- **Problem statement**: Reproduce exactly the lines below, from the first through the one containing "POD_FLARE_R = 28.0", and nothing more.
==== Raw records ====
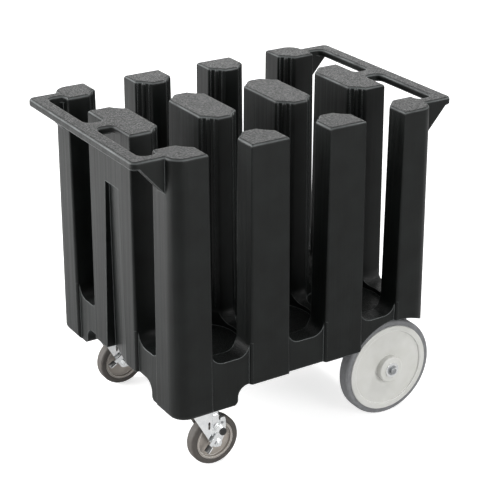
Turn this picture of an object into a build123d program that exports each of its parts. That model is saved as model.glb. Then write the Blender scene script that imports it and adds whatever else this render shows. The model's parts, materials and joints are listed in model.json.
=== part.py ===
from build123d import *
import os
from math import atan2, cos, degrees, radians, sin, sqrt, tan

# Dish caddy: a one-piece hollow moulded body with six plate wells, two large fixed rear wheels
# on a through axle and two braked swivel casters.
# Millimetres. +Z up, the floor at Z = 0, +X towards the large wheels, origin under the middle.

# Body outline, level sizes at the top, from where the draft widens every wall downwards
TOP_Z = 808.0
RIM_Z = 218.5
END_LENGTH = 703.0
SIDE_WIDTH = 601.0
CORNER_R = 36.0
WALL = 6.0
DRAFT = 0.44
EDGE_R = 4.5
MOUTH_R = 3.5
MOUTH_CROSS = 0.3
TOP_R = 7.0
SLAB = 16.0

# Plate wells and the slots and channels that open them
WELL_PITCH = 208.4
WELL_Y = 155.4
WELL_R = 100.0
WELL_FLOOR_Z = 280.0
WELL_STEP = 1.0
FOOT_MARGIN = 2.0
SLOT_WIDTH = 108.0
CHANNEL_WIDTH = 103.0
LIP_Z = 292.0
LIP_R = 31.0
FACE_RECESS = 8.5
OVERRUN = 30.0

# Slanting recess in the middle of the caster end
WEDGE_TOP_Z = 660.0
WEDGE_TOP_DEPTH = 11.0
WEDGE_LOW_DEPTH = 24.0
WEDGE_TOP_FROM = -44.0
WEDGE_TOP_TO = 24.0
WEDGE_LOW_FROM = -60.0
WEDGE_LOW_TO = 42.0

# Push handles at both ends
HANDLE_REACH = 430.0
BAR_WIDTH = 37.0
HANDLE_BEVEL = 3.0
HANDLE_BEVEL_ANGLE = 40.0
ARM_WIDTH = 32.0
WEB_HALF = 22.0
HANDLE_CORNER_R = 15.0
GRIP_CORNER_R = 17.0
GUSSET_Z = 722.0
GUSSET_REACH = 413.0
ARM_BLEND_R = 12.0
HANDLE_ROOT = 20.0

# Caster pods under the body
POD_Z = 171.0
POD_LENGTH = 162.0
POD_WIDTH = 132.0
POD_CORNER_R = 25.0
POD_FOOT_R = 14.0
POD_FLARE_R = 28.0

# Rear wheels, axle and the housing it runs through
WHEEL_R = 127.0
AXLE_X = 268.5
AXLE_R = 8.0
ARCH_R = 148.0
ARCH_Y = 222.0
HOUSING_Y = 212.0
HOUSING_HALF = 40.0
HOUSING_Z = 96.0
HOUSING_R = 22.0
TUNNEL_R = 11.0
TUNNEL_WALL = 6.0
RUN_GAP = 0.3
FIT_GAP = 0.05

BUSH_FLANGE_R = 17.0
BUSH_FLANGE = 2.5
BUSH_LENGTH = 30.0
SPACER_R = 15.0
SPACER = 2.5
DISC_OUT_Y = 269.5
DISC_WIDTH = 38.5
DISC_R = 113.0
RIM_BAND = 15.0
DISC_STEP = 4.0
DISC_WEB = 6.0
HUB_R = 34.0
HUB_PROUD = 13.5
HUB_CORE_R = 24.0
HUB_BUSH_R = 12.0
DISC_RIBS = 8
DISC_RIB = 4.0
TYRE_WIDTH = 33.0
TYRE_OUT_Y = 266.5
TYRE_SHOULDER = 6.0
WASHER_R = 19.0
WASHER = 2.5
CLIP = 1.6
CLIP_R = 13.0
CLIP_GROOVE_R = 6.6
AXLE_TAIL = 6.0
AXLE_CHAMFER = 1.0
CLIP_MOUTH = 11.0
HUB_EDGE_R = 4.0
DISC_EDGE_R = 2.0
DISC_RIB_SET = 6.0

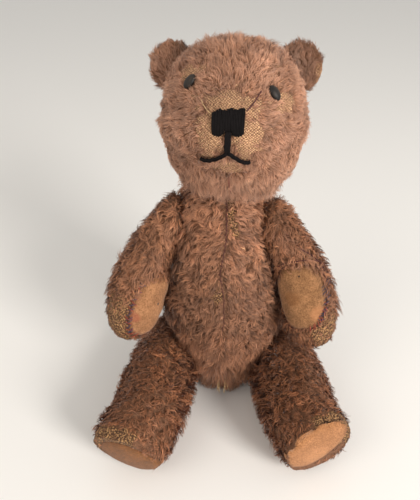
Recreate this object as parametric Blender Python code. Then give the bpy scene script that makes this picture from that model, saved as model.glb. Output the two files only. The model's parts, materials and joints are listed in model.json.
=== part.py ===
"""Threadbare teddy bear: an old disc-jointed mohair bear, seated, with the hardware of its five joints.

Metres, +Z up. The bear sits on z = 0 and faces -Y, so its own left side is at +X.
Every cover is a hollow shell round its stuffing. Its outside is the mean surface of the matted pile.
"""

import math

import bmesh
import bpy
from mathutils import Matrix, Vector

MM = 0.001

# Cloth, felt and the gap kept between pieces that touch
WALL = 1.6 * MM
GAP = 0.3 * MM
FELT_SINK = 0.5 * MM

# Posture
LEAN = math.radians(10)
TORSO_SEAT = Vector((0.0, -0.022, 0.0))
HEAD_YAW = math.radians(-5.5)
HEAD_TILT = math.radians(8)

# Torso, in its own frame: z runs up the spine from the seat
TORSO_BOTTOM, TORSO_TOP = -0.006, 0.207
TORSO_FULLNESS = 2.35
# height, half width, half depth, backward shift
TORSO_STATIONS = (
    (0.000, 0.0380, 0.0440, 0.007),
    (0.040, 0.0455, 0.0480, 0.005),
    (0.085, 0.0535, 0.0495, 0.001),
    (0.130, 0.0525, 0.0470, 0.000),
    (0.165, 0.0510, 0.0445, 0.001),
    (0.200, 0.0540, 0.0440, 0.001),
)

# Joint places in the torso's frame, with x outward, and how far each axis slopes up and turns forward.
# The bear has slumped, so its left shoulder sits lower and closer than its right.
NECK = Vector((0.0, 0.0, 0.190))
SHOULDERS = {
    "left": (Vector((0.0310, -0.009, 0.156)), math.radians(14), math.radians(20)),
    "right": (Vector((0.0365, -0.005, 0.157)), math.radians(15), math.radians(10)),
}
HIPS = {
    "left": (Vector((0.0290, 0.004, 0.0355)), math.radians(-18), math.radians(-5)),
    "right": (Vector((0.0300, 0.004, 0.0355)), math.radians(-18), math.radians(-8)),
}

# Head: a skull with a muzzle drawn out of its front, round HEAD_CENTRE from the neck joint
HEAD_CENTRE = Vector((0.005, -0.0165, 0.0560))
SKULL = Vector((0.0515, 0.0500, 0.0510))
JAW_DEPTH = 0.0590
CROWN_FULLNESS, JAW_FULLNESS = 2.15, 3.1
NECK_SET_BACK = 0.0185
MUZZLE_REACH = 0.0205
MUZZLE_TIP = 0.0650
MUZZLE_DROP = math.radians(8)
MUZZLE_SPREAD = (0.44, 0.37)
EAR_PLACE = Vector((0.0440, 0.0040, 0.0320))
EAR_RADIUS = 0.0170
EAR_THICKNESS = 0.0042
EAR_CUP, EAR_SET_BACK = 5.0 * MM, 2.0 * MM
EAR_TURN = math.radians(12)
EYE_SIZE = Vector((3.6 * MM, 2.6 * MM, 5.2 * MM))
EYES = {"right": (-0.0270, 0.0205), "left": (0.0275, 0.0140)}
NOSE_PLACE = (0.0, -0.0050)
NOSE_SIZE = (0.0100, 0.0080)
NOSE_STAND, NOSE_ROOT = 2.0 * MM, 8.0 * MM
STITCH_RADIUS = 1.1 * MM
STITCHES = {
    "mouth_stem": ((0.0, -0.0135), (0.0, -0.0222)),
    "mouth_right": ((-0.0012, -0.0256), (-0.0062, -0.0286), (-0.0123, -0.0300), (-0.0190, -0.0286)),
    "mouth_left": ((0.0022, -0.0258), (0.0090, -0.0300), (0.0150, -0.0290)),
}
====
- **The result**:
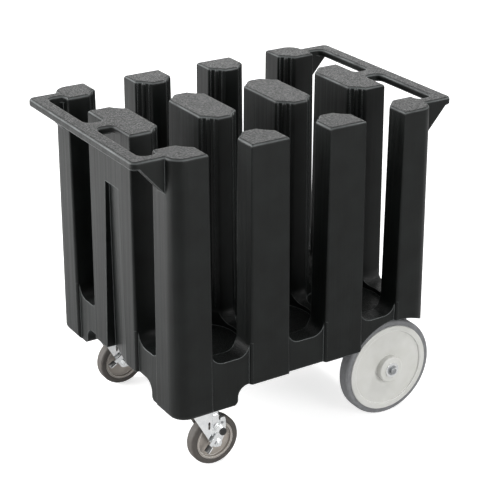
Turn this picture of an object into a build123d program that exports each of its parts. That model is saved as model.glb. Then write the Blender scene script that imports it and adds whatever else this render shows. The model's parts, materials and joints are listed in model.json.
=== part.py ===
from build123d import *
import os
from math import atan2, cos, degrees, radians, sin, sqrt, tan

# Dish caddy: a one-piece hollow moulded body with six plate wells, two large fixed rear wheels
# on a through axle and two braked swivel casters.
# Millimetres. +Z up, the floor at Z = 0, +X towards the large wheels, origin under the middle.

# Body outline, level sizes at the top, from where the draft widens every wall downwards
TOP_Z = 808.0
RIM_Z = 218.5
END_LENGTH = 703.0
SIDE_WIDTH = 601.0
CORNER_R = 36.0
WALL = 6.0
DRAFT = 0.44
EDGE_R = 4.5
MOUTH_R = 3.5
MOUTH_CROSS = 0.3
TOP_R = 7.0
SLAB = 16.0

# Plate wells and the slots and channels that open them
WELL_PITCH = 208.4
WELL_Y = 155.4
WELL_R = 100.0
WELL_FLOOR_Z = 280.0
WELL_STEP = 1.0
FOOT_MARGIN = 2.0
SLOT_WIDTH = 108.0
CHANNEL_WIDTH = 103.0
LIP_Z = 292.0
LIP_R = 31.0
FACE_RECESS = 8.5
OVERRUN = 30.0

# Slanting recess in the middle of the caster end
WEDGE_TOP_Z = 660.0
WEDGE_TOP_DEPTH = 11.0
WEDGE_LOW_DEPTH = 24.0
WEDGE_TOP_FROM = -44.0
WEDGE_TOP_TO = 24.0
WEDGE_LOW_FROM = -60.0
WEDGE_LOW_TO = 42.0

# Push handles at both ends
HANDLE_REACH = 430.0
BAR_WIDTH = 37.0
HANDLE_BEVEL = 3.0
HANDLE_BEVEL_ANGLE = 40.0
ARM_WIDTH = 32.0
WEB_HALF = 22.0
HANDLE_CORNER_R = 15.0
GRIP_CORNER_R = 17.0
GUSSET_Z = 722.0
GUSSET_REACH = 413.0
ARM_BLEND_R = 12.0
HANDLE_ROOT = 20.0

# Caster pods under the body
POD_Z = 171.0
POD_LENGTH = 162.0
POD_WIDTH = 132.0
POD_CORNER_R = 25.0
POD_FOOT_R = 14.0
POD_FLARE_R = 28.0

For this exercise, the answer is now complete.